* START Stored rows *
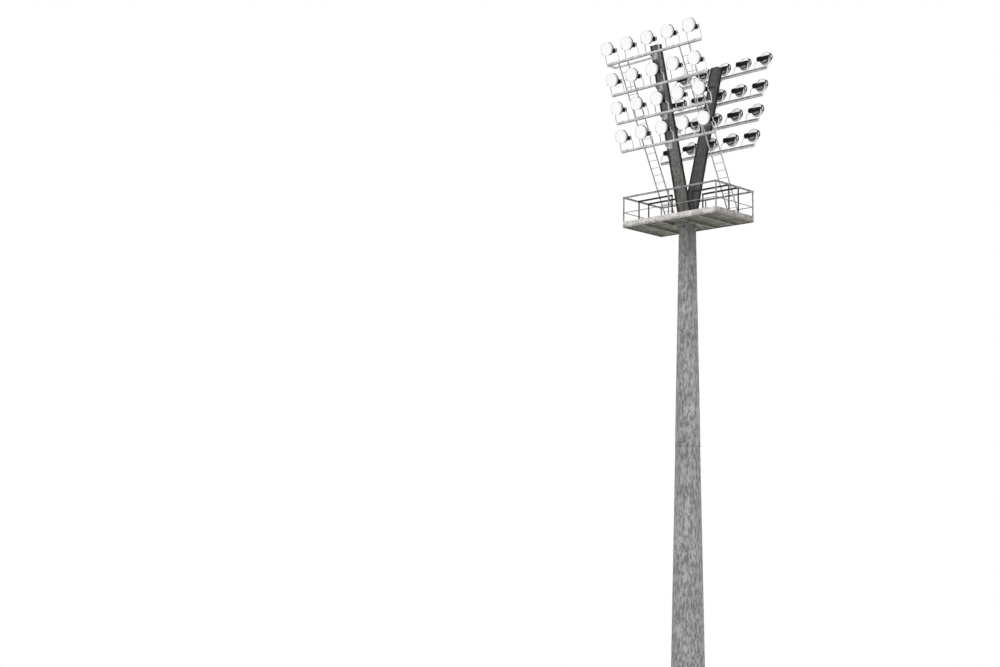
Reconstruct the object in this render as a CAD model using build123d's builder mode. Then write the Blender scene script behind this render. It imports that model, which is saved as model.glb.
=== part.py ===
from build123d import *
import math
import os

os.makedirs("parts", exist_ok=True)

# Stadium floodlight pylon, millimetres.
# The origin is the centre of the foundation plinth's underside.
# X runs along the rows of floodlights, Y across them, Z up.
# The ladder panel faces -Y and the other panel is the same panel turned half a turn about Z.

# Foundation plinth
PLINTH_SIDE = 2280
PLINTH_HEIGHT = 200
PLINTH_CHAMFER = 30

# Mast, three tapered tubes that slip over one another
MAST_HEIGHT = 27570
MAST_WALL = 10
BASE_RADIUS = 750
LOWER_JOINT_RADIUS = 640
HEAD_RADIUS = 330
LOWER_JOINT_RISE = 10300
UPPER_JOINT_RISE = 19000
JOINT_LAP = 900
SLIP_CLEARANCE = 0.5

# Anchor ring round the foot of the mast
FLANGE_RADIUS = 865
FLANGE_BORE = 560
FLANGE_THICKNESS = 50
ANCHOR_RING_HEIGHT = 350
ANCHOR_RING_RADIUS = 815
ANCHOR_RING_THICKNESS = 25
ANCHOR_RIBS = 24
ANCHOR_RIB_THICKNESS = 18

# Head plate between mast and platform
HEAD_PLATE_LENGTH = 1060
HEAD_PLATE_WIDTH = 860
HEAD_PLATE_THICKNESS = 30
HEAD_RIBS = 8
HEAD_RIB_WIDTH = 90
HEAD_RIB_HEIGHT = 260
HEAD_RIB_THICKNESS = 14

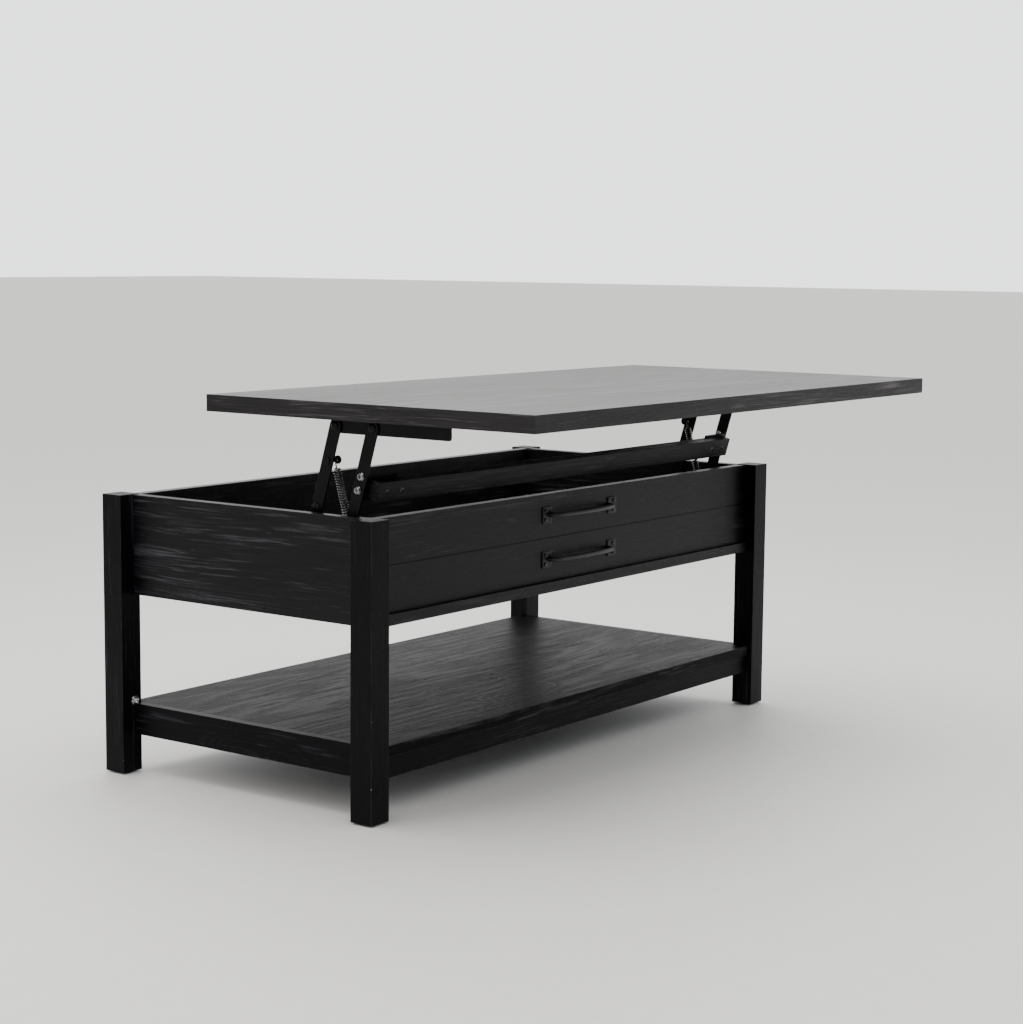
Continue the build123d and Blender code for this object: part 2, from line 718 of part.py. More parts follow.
print("base middle at y", round(base_y, 3), "top middle", round(top_y, 3), "underside", round(underside, 3))
print("travel forward", round(forward_travel, 3), "up", round(upward_travel, 3))
print("pivots low", low_y, round(low_z, 3), "high", high_y, round(high_z, 3))
print("anchor", anchor_at, "stud", stud_at)
print("spring run, raised", round(spring_run.length, 3))
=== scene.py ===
"""The looks of a lift-top coffee table: charcoal wood-grain laminate, black steel linkage, coil springs."""

import json

import bmesh
import bpy
import numpy as np
from mathutils import Matrix, Vector


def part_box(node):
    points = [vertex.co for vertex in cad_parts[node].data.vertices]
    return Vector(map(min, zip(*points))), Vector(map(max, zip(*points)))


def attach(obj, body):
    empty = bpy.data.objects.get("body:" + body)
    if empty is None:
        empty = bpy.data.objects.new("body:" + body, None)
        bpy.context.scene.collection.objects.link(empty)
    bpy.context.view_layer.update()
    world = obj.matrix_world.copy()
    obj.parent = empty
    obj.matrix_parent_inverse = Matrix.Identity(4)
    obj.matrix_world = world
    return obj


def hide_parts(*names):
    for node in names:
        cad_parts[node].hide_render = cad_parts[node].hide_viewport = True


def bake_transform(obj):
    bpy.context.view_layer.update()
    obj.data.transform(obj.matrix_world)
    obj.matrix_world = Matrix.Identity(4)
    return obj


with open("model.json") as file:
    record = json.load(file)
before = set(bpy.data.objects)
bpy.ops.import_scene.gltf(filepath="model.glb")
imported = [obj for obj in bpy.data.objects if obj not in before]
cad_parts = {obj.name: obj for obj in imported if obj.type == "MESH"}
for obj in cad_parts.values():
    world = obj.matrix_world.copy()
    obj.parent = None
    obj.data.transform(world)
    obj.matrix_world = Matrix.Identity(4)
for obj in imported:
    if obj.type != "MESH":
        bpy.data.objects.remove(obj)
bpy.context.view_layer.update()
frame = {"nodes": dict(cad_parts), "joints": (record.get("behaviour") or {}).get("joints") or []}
nodes = frame["nodes"]
joint_at = {joint["name"]: Vector(joint.get("pos_m") or (0, 0, 0)) for joint in frame["joints"]}

# ---- camera ----
# It stands ahead of the left end, a little above the raised top, and looks slightly down
# along both the front and the left side.

camera_place = Vector((-2.7394, -1.9835, 0.7910))
camera_turn = np.radians(-53.573)
camera_drop = np.radians(6.953)
camera_roll = np.radians(0.502)
side_on = Vector((np.cos(camera_turn), np.sin(camera_turn), 0))
level_way = Vector((np.sin(camera_turn), -np.cos(camera_turn), 0))
towards_camera = level_way * np.cos(camera_drop) + Vector((0, 0, np.sin(camera_drop)))
upright = towards_camera.cross(side_on)
rolled_side = side_on * np.cos(camera_roll) + upright * np.sin(camera_roll)
rolled_up = upright * np.cos(camera_roll) - side_on * np.sin(camera_roll)
camera_data = bpy.data.cameras.new("camera")
camera_data.lens = 75.68
camera_data.sensor_width = 36
camera = bpy.data.objects.new("camera", camera_data)
camera_turned = Matrix((rolled_side, rolled_up, towards_camera)).transposed().to_4x4()
camera.matrix_world = Matrix.Translation(camera_place) @ camera_turned
bpy.context.scene.collection.objects.link(camera)
bpy.context.scene.camera = camera

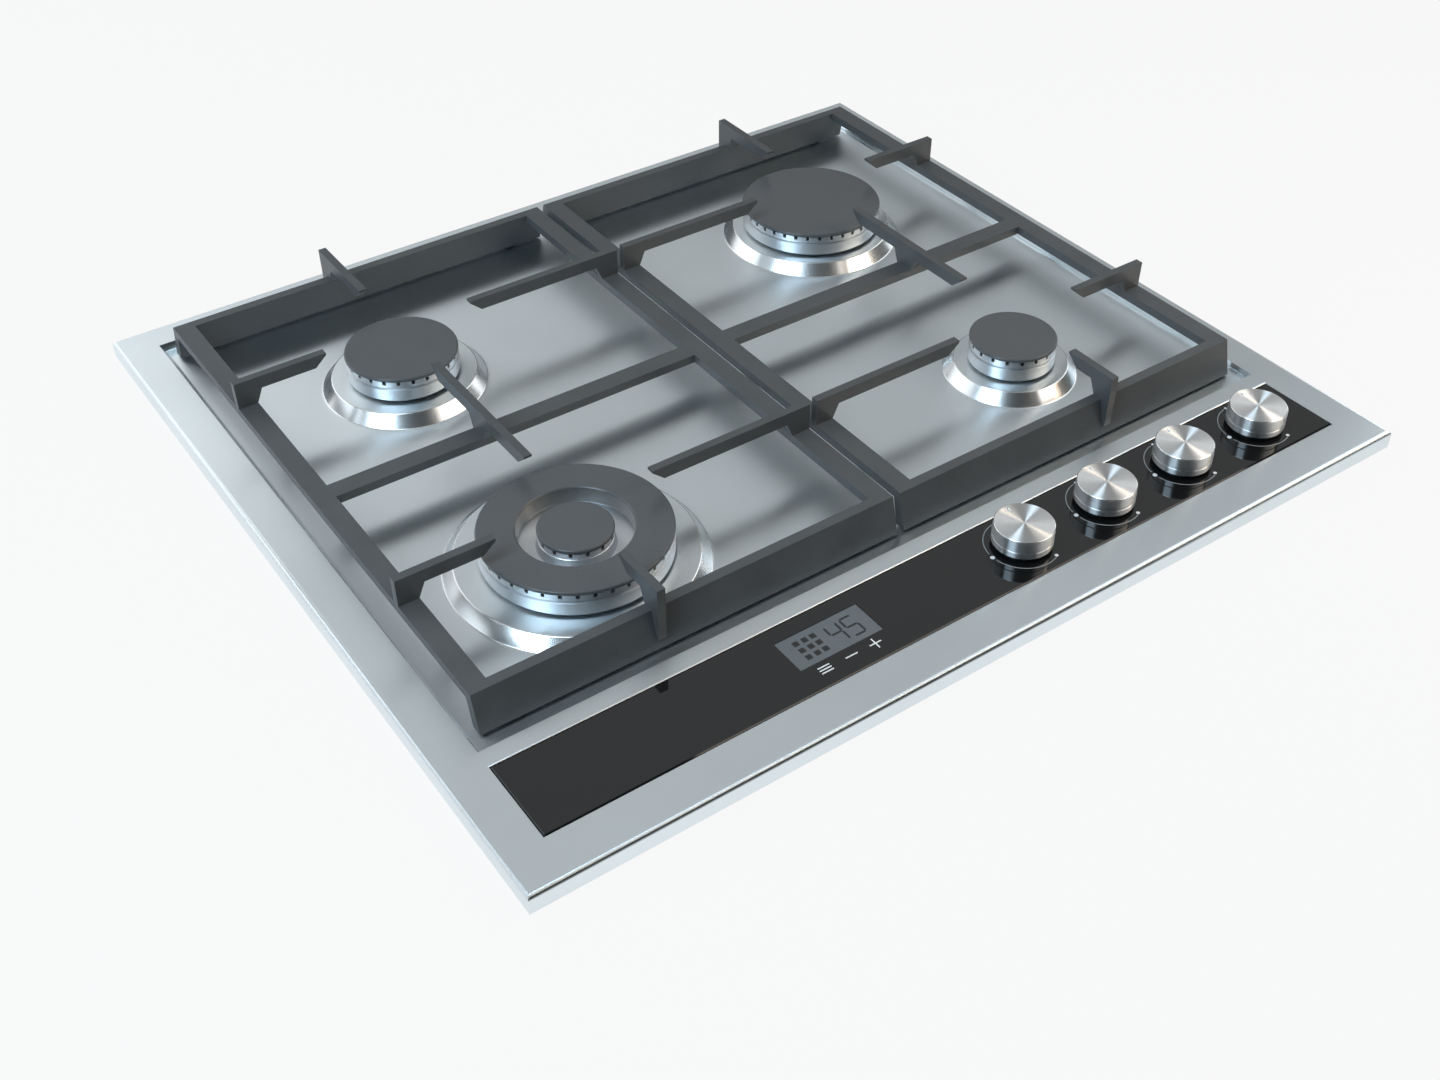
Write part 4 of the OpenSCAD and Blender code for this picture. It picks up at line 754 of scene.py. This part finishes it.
* END Stored rows *
* [Exercise] Everything from the line that contains "high_y, round(high_z, 3))" through the line that contains "record = json.load(file)" is to be transcribed exactly, and nothing outside that range.

* [Right answer]
print("pivots low", low_y, round(low_z, 3), "high", high_y, round(high_z, 3))
print("anchor", anchor_at, "stud", stud_at)
print("spring run, raised", round(spring_run.length, 3))
=== scene.py ===
"""The looks of a lift-top coffee table: charcoal wood-grain laminate, black steel linkage, coil springs."""

import json

import bmesh
import bpy
import numpy as np
from mathutils import Matrix, Vector


def part_box(node):
    points = [vertex.co for vertex in cad_parts[node].data.vertices]
    return Vector(map(min, zip(*points))), Vector(map(max, zip(*points)))


def attach(obj, body):
    empty = bpy.data.objects.get("body:" + body)
    if empty is None:
        empty = bpy.data.objects.new("body:" + body, None)
        bpy.context.scene.collection.objects.link(empty)
    bpy.context.view_layer.update()
    world = obj.matrix_world.copy()
    obj.parent = empty
    obj.matrix_parent_inverse = Matrix.Identity(4)
    obj.matrix_world = world
    return obj


def hide_parts(*names):
    for node in names:
        cad_parts[node].hide_render = cad_parts[node].hide_viewport = True


def bake_transform(obj):
    bpy.context.view_layer.update()
    obj.data.transform(obj.matrix_world)
    obj.matrix_world = Matrix.Identity(4)
    return obj


with open("model.json") as file:
    record = json.load(file)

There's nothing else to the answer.